V. GÖK GÜRLEYİŞİNİN DEDİKLERİ
Beşinci Bölüm’ün ilk kısmında üç tema kullanılmaktadır: Emmaus’a yolculuk, Tehlike Şapeli’ne varış (Bayan Weston’un kitabına bakınız) , ve günümüz Doğu Avrupa’sındaki bozulma.
[39*] Turdus aonalaschkae pallasii’dir bu, Quebeq Bölgesi’nde duyduğum münzevi ardıç kuşu. “Kuzey Doğu Amerika Kuşları Hakkında Elkitabı”nın yazarı Chapman’a göre “En çok tenha ağaçlıklarda ve sık çalılıklı inziva bölgelerinde görülmektedir… Ne sesinin çeşitliliği ne de gücü fark edilebilecek özelliğe sahip olmamakla birlikte, saflık ve şirinlik dolu şakıması ve ses perdesini gereğince değiştirmesi mükemmeldir”. Bu kuşun “su şıplatmasının şarkısı” haklı olarak meşhurdur.
[40*] Sonraki dizeler Antarktik’e yapılan yolculuğu anlatan bir anlatıdan esinlenmiştir. (Hangisi olduğunu hatırlamıyorum, fakat sanıyorum Shackleton’undu) : burada anlatılan, güçlerinin tükenmekte olduğu kaşifler grubunun gerçekte saydıkları sayıdan bir fazla grup üyesinin daha bulunduğu yönlü sürekli yanılsamasıdır.

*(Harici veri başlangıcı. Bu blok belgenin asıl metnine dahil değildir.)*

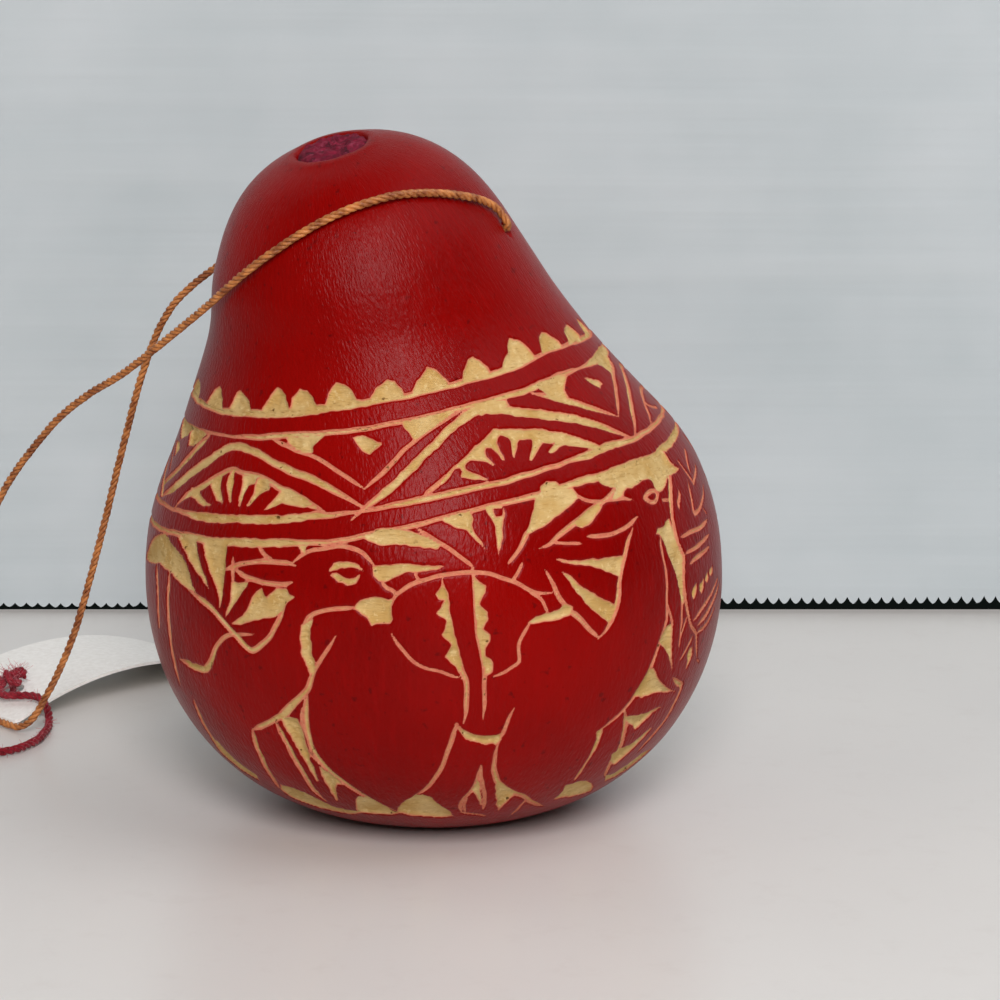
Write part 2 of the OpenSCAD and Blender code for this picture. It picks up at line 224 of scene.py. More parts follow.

[41*] Sonraki 10 dize. Karşılaştırınız: Hermann Hesse, Blick ins Chaos: “Schon ist halb Europa, schon ist zumindest der halbe Osten Europas auf dem Wege zum Chaos, fährt betrunken im heiligen Wahn am Abgrund entlang und singt dazu, singt betrunken und hymnisch wie Dmitri Karamasoff sang. Ueber diese Lieder lacht der Bürger beleidigt, der Heilige und Seher hört sie mit Tränen”.
[42*] “Datta, dayadhvam, damyata” (Ver, karşındakini anla, denetle) . Gökgürültüsünün anlamı hakkındaki masal, Brihadaranyaka’da bulunmaktadır (Upanishad, 5, 1) . Almanca bir çevirisi: Deussen’s Sechzig Upanishads des Veda, p. 489.
[43*] Karşılaştırınız: Webster, The White Devil (Beyaz İblis) , V, 6: “… yeniden evlenecekler / Kurtçuk senin kefenini delmeden evvel, örümcek / Mezar taşında ince bir perde oluşturmadan evvel”.
[44*] Karşılaştırınız: Cehennem xxxiii. 46: “ed io sentii chiavar l’uscio di sotto / all’orribile torre”.
Ayrıca, F.H.Bradley’in “Appearance and Reality” (Görünüş ve Gerçeklik) , sayfa.346: Harici duyarlıklarım da, düşüncelerime ya da hislerime oranla daha az bana özel sayılmaz. Her iki durumda da tecrübelerim kendi çemberimin içinde yer alır, dışarıya kapalı olan çemberimin içinde; ve bütün bunların öğeleri birbirine benzese de, etrafındaki alan onları çeviren diğerlerine kapalıdır… Kısaca, ruhta ortaya çıkan bir varlık olarak bakıldığında, bütün bir dünya herkes için kendine özgüdür ve kendi ruhuna mahsustur.
[45*] Weston, From Ritual to Romance (Ayinden Romantizme): “the Fisher King” (“Balıkçı Kral”) hakkındaki bölüm.
[46*] Araf, xxvi. 148: >>”Ara vos prec per aquella valor / que vos guida al som de l’escalina, / sovegna vos a temps de ma dolor.” / Poi s’ascose nel foco che gli affina.<<
[47*] Pervigilium Veneris. Karşılaştırınız: Bölüm II ve III’de Philomela.
[48*] Gerard de Nerval, “El Desdichado” sonesi.
[49*] Kyd’in “İspanyol Trajedisi” (Spanish Tragedy) .
[50*] Şantih. Burada tekrarlandığı gibi, Upanishad’ın resmi bir bitimidir. “Anlamayı aşan Huzur” bu sözcüğün manasının cılız bir çevirisi olabilir.